▸ **Prompt**: Set down, exactly as written, only the lines starting with the one that holds "on the ground." and ending with the one that holds "scene = bpy.context.scene".
>> Start
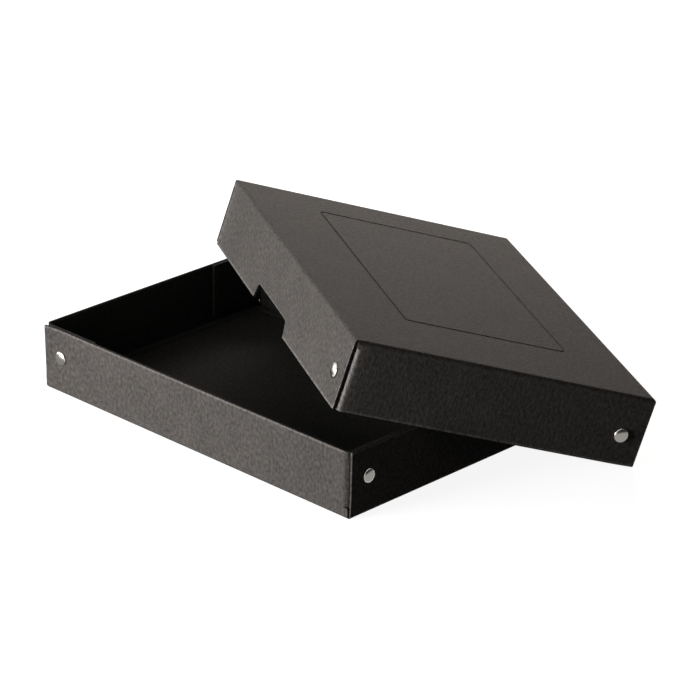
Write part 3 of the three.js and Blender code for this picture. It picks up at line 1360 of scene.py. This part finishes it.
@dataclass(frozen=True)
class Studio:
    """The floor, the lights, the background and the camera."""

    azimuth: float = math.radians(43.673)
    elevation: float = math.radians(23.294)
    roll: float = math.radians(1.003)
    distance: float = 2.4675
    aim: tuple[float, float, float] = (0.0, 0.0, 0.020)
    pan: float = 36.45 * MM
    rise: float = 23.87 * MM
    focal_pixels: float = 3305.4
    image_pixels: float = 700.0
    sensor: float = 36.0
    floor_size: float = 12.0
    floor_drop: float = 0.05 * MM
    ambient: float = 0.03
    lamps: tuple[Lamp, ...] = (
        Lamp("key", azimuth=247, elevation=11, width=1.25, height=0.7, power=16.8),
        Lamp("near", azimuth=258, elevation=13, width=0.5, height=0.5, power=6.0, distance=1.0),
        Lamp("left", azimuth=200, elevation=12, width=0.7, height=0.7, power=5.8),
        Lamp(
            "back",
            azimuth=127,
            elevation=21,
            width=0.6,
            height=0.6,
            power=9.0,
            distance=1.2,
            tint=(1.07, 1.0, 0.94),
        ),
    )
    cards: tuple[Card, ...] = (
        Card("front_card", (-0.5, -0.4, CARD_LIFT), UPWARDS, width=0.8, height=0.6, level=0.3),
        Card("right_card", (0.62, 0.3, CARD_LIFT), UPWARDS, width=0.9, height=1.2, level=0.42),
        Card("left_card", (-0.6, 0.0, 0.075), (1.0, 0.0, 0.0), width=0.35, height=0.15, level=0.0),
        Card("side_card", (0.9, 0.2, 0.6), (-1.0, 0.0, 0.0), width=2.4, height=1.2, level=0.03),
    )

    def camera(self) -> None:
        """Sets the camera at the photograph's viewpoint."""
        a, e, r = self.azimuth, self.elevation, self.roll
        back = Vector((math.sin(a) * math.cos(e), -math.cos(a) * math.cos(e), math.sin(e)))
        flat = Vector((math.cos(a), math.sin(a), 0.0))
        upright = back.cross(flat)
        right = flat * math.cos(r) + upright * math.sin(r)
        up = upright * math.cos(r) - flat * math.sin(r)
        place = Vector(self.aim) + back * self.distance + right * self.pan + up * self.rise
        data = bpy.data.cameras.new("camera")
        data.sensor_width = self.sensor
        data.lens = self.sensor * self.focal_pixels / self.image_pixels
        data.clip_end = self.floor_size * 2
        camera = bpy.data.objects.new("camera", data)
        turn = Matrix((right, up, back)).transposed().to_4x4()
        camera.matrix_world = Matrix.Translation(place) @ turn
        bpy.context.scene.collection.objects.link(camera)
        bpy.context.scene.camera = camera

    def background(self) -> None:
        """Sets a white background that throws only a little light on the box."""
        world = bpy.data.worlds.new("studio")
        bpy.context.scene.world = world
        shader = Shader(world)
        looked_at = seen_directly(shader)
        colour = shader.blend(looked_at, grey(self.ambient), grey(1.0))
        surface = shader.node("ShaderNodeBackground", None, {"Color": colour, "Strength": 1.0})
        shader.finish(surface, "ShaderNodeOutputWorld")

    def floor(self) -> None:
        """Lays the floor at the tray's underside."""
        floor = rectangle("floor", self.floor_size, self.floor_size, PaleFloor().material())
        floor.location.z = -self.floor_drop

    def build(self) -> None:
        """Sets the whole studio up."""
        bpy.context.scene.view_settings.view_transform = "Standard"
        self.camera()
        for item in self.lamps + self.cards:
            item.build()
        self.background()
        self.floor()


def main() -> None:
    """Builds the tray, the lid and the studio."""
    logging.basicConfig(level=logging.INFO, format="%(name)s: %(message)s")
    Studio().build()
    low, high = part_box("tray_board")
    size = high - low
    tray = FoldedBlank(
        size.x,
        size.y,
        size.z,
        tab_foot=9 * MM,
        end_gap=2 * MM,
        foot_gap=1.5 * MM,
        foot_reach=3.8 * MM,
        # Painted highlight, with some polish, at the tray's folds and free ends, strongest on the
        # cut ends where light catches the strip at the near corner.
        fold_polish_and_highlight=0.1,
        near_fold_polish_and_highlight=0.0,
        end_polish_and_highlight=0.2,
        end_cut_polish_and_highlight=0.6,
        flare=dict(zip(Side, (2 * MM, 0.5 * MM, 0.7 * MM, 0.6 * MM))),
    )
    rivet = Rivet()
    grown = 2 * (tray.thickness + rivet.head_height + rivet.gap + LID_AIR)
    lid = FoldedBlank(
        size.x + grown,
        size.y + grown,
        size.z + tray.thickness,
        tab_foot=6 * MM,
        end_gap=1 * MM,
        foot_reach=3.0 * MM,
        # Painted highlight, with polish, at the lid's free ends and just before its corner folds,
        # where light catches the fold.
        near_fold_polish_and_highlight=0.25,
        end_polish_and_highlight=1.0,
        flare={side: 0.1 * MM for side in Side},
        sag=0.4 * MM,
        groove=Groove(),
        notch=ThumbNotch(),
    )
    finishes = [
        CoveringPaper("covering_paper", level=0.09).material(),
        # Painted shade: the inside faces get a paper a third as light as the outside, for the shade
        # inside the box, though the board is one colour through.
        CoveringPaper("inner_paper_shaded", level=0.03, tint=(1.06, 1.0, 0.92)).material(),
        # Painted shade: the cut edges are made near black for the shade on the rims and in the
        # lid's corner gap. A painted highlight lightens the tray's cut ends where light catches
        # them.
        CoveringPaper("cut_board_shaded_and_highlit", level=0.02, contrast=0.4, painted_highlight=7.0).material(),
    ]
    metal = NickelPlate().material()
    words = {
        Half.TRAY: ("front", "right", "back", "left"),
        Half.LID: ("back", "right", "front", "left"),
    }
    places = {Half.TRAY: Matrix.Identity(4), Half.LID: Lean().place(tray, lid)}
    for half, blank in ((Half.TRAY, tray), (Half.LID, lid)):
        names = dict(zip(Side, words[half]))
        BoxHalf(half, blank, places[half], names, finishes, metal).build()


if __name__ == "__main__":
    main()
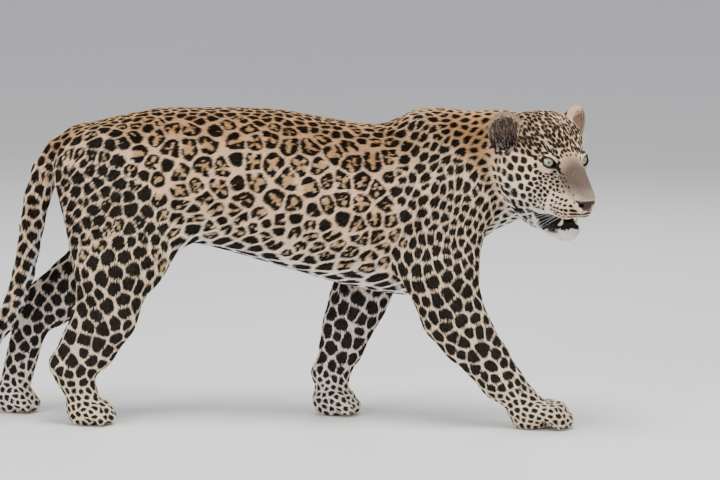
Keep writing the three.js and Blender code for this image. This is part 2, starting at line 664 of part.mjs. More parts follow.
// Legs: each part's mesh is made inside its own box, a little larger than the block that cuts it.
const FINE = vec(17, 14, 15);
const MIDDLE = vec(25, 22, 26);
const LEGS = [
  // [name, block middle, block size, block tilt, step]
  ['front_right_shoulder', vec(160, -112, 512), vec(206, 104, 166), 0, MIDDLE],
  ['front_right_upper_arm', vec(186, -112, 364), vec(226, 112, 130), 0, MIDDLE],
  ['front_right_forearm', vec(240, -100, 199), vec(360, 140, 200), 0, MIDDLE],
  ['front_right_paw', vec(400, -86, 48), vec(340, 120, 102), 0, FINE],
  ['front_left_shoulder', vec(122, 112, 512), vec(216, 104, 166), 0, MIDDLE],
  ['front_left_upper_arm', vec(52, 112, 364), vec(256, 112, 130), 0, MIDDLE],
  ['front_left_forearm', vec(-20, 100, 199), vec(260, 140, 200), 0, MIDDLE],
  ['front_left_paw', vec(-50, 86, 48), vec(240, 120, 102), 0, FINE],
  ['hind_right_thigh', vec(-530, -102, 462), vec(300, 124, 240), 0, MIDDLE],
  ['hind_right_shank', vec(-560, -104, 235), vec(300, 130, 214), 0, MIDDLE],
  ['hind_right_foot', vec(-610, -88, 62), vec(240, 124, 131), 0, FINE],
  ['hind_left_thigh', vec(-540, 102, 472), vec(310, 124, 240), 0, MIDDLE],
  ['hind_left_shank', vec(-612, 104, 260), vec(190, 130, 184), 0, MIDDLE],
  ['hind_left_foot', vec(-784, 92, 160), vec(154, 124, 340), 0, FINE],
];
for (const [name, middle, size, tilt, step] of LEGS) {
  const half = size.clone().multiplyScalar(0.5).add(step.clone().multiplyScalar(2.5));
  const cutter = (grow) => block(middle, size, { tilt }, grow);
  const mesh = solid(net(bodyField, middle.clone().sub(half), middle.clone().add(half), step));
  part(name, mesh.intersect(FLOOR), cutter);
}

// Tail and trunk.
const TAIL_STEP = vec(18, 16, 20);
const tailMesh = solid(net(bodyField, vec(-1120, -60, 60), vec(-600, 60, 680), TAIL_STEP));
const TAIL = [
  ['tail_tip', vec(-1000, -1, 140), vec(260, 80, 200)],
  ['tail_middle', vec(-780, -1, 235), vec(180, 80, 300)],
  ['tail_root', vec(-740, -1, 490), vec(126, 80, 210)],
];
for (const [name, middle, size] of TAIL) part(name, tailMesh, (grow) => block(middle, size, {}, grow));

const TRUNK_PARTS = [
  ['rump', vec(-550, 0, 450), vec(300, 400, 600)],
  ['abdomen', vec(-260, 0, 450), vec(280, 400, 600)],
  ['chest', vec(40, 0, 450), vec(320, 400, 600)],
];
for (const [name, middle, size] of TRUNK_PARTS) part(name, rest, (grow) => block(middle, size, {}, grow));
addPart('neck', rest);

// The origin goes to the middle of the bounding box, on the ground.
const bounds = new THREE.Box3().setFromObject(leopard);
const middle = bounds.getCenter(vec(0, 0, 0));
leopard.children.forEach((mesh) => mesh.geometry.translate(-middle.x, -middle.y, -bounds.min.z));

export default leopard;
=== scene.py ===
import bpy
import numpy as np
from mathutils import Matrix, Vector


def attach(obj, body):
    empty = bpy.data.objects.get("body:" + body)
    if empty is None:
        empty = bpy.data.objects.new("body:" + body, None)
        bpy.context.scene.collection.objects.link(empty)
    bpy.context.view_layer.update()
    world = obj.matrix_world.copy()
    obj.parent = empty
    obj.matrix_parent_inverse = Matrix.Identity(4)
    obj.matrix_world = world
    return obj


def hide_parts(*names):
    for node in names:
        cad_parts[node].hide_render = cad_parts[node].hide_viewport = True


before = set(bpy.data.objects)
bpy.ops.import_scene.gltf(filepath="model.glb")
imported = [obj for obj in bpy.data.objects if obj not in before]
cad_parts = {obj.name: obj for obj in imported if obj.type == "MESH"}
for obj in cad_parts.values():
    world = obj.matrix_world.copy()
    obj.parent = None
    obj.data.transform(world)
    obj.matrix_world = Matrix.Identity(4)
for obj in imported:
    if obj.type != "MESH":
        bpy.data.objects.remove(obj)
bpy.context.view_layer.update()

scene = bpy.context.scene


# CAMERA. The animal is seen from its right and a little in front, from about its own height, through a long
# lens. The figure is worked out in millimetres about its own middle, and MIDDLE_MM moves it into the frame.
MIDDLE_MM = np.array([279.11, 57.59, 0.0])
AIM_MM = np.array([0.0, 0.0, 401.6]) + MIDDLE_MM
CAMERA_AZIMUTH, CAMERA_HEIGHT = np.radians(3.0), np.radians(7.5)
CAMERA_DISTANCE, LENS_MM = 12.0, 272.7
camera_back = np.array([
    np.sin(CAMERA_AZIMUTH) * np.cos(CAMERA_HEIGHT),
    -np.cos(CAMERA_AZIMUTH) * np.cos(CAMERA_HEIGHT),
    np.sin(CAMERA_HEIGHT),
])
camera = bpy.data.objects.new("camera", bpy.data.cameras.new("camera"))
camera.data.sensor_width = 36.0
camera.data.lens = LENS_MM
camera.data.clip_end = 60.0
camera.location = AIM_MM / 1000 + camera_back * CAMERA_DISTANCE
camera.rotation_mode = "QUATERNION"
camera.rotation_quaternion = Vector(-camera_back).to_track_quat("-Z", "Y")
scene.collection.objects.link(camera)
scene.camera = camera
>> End
▸ **Solution for this exercise**:
// The origin goes to the middle of the bounding box, on the ground.
const bounds = new THREE.Box3().setFromObject(leopard);
const middle = bounds.getCenter(vec(0, 0, 0));
leopard.children.forEach((mesh) => mesh.geometry.translate(-middle.x, -middle.y, -bounds.min.z));

export default leopard;
=== scene.py ===
import bpy
import numpy as np
from mathutils import Matrix, Vector


def attach(obj, body):
    empty = bpy.data.objects.get("body:" + body)
    if empty is None:
        empty = bpy.data.objects.new("body:" + body, None)
        bpy.context.scene.collection.objects.link(empty)
    bpy.context.view_layer.update()
    world = obj.matrix_world.copy()
    obj.parent = empty
    obj.matrix_parent_inverse = Matrix.Identity(4)
    obj.matrix_world = world
    return obj


def hide_parts(*names):
    for node in names:
        cad_parts[node].hide_render = cad_parts[node].hide_viewport = True


before = set(bpy.data.objects)
bpy.ops.import_scene.gltf(filepath="model.glb")
imported = [obj for obj in bpy.data.objects if obj not in before]
cad_parts = {obj.name: obj for obj in imported if obj.type == "MESH"}
for obj in cad_parts.values():
    world = obj.matrix_world.copy()
    obj.parent = None
    obj.data.transform(world)
    obj.matrix_world = Matrix.Identity(4)
for obj in imported:
    if obj.type != "MESH":
        bpy.data.objects.remove(obj)
bpy.context.view_layer.update()

scene = bpy.context.scene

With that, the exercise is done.